> **DATA SUPPLIED**:

· · · · ·

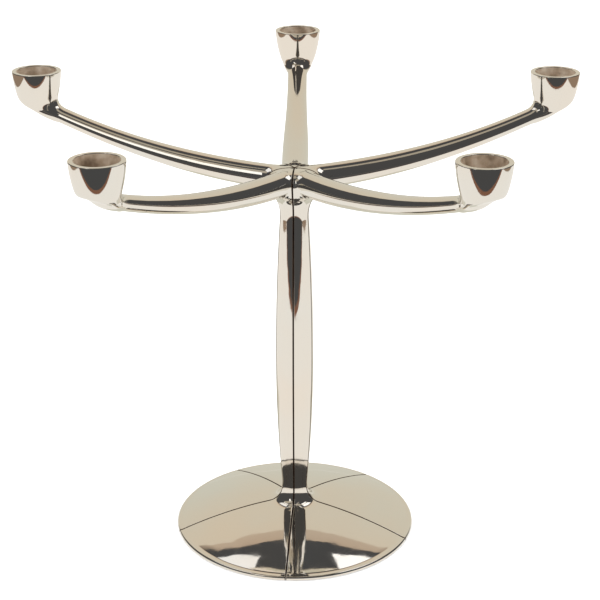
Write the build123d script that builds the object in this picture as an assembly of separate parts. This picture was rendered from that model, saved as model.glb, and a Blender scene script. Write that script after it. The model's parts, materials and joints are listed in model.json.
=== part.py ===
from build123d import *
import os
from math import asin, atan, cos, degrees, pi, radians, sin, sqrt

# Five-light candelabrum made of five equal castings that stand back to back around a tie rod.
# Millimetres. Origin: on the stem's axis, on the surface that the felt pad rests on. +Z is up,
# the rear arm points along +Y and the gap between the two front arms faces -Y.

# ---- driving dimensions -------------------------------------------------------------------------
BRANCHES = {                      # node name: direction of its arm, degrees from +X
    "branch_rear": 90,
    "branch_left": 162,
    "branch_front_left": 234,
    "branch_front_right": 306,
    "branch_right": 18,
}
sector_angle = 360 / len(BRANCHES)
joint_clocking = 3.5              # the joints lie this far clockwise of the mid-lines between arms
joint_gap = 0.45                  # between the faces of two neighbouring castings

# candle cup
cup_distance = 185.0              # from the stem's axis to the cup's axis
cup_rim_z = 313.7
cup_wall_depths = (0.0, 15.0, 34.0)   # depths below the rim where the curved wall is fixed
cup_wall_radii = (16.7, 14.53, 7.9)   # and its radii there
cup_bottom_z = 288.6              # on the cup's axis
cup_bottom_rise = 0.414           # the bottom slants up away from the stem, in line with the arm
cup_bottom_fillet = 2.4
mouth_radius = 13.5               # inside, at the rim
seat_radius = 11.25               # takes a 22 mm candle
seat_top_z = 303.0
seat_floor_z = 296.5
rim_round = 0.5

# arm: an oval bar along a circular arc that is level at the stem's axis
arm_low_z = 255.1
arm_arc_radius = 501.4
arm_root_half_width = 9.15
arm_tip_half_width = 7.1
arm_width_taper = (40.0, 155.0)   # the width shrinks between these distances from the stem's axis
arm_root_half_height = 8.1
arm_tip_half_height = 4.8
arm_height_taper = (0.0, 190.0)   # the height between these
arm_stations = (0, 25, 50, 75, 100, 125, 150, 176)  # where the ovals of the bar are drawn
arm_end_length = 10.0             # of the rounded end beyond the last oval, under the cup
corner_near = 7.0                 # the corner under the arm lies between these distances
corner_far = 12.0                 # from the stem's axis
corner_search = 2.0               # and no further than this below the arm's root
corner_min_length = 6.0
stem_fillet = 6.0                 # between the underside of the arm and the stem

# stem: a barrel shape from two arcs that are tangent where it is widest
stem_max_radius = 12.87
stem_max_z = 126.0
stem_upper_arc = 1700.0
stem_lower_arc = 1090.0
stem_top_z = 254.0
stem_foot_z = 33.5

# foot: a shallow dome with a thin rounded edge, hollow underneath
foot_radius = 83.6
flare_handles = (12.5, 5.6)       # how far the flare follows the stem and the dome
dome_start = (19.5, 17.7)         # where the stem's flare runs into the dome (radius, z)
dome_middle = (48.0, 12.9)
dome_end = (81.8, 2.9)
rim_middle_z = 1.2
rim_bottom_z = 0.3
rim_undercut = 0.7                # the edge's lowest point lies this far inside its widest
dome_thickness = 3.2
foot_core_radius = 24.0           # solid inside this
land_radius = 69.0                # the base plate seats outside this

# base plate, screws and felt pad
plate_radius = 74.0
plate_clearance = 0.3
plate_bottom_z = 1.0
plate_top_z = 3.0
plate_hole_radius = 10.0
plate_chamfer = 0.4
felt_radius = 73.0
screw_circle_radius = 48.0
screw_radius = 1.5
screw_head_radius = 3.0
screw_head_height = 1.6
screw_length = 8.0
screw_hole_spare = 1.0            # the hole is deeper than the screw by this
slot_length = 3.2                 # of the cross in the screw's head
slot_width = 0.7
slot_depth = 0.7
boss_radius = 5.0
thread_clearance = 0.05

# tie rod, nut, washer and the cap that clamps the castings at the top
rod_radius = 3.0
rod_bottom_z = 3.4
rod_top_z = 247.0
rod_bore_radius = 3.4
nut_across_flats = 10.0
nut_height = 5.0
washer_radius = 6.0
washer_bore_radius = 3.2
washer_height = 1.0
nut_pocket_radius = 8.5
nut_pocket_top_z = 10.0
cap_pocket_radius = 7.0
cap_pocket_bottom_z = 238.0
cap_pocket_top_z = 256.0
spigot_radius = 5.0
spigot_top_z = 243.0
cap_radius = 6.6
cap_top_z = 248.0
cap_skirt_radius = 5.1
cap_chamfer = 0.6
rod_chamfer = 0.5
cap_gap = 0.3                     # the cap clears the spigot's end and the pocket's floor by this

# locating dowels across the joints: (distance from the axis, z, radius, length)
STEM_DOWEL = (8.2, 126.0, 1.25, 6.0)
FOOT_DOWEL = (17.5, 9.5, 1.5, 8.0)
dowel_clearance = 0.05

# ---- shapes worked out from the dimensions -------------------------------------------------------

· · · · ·

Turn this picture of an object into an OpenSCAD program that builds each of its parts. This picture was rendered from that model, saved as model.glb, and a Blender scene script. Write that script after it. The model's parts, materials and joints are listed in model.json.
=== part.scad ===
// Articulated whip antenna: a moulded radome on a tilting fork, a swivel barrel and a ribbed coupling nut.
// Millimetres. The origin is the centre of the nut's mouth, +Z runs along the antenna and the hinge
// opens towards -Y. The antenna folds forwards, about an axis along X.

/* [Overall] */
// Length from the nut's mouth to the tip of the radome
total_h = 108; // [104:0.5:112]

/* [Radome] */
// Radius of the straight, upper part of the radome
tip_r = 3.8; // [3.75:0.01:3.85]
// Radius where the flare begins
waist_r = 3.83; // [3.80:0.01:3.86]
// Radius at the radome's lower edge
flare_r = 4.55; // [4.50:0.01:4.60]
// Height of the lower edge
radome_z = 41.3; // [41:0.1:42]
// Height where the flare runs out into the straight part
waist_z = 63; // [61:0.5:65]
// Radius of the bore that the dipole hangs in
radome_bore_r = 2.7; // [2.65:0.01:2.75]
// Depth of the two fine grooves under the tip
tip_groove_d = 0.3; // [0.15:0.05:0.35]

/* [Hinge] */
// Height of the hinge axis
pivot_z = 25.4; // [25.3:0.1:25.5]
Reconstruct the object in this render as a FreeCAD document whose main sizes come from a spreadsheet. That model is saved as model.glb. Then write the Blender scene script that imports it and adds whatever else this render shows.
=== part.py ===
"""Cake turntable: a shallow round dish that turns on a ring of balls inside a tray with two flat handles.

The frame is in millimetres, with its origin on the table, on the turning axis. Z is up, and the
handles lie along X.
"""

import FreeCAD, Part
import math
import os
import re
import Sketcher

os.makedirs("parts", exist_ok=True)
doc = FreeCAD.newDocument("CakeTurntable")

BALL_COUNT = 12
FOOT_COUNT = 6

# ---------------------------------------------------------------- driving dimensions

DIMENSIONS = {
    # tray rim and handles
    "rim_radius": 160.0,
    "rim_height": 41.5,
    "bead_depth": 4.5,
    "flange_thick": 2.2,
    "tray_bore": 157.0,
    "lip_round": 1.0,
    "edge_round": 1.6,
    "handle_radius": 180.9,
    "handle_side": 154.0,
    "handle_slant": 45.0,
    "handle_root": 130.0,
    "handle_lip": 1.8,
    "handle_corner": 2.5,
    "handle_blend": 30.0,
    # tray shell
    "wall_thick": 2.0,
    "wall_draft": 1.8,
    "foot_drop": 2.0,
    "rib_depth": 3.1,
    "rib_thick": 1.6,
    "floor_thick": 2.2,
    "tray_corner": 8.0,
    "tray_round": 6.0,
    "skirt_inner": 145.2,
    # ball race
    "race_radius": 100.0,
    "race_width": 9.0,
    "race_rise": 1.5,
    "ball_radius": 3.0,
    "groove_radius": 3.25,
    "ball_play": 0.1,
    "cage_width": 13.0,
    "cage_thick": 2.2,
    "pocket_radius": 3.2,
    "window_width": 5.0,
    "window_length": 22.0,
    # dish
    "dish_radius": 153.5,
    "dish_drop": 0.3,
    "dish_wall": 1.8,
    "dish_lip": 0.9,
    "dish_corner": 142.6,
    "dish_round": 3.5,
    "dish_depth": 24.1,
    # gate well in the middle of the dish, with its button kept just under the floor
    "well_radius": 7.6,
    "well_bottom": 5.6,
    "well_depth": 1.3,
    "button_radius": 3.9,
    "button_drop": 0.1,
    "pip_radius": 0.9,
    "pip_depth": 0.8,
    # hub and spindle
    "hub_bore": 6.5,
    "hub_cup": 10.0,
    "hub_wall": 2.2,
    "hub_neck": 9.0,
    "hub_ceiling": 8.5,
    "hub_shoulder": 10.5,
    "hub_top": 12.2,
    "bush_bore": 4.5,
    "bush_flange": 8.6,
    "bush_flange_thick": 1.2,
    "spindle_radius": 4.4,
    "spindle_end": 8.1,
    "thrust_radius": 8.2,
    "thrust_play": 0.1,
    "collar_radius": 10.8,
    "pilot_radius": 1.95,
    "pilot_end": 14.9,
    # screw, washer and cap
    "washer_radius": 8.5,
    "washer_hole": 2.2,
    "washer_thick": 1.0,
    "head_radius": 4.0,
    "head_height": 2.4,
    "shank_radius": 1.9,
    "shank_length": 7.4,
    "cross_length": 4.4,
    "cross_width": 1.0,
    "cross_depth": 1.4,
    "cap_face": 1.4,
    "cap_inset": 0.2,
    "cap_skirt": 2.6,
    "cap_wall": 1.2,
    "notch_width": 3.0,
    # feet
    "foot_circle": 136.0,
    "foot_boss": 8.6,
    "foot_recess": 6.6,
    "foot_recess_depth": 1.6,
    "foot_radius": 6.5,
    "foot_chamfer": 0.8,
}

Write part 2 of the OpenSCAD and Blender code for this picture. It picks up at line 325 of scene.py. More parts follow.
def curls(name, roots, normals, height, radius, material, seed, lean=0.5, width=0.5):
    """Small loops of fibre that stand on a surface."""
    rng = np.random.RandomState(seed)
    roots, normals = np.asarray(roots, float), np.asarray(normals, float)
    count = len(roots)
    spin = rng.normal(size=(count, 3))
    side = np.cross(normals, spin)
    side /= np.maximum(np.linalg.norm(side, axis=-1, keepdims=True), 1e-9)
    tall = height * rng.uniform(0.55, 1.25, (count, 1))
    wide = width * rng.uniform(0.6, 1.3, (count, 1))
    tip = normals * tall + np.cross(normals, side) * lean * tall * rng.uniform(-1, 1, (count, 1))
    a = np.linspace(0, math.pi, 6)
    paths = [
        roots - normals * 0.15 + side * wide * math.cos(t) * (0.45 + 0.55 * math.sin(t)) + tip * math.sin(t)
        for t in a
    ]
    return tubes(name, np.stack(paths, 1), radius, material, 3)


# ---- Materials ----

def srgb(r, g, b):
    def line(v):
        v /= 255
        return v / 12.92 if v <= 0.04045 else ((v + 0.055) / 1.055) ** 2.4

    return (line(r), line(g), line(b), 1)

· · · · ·

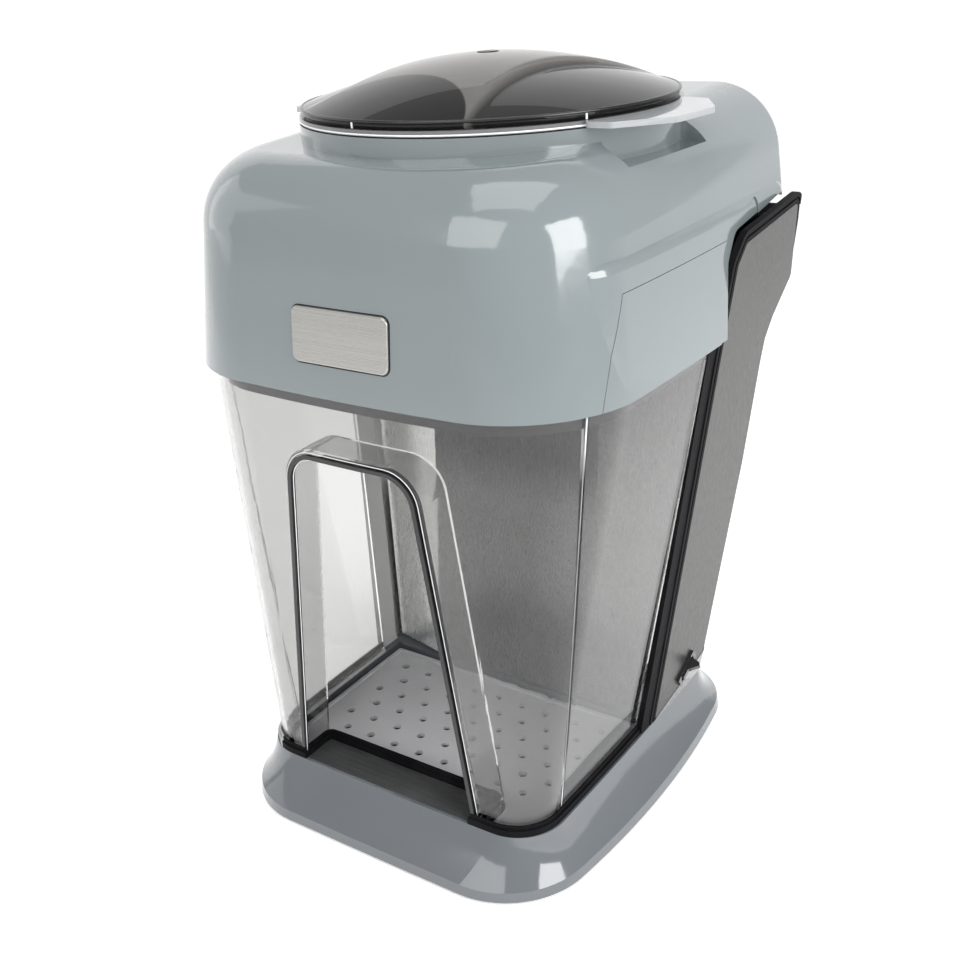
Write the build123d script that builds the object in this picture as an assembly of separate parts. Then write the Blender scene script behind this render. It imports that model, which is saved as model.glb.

· · · · ·

> **PROBLEM REQUIREMENTS**: Find all lines where the word "this" appears. Copy them.

> **EXERCISE ANSWER**:
Write the build123d script that builds the object in this picture as an assembly of separate parts. This picture was rendered from that model, saved as model.glb, and a Blender scene script. Write that script after it. The model's parts, materials and joints are listed in model.json.
joint_clocking = 3.5              # the joints lie this far clockwise of the mid-lines between arms
corner_search = 2.0               # and no further than this below the arm's root
rim_undercut = 0.7                # the edge's lowest point lies this far inside its widest
foot_core_radius = 24.0           # solid inside this
land_radius = 69.0                # the base plate seats outside this
screw_hole_spare = 1.0            # the hole is deeper than the screw by this
cap_gap = 0.3                     # the cap clears the spigot's end and the pocket's floor by this
Turn this picture of an object into an OpenSCAD program that builds each of its parts. This picture was rendered from that model, saved as model.glb, and a Blender scene script. Write that script after it. The model's parts, materials and joints are listed in model.json.
Reconstruct the object in this render as a FreeCAD document whose main sizes come from a spreadsheet. That model is saved as model.glb. Then write the Blender scene script that imports it and adds whatever else this render shows.
Write part 2 of the OpenSCAD and Blender code for this picture. It picks up at line 325 of scene.py. More parts follow.
Write the build123d script that builds the object in this picture as an assembly of separate parts. Then write the Blender scene script behind this render. It imports that model, which is saved as model.glb.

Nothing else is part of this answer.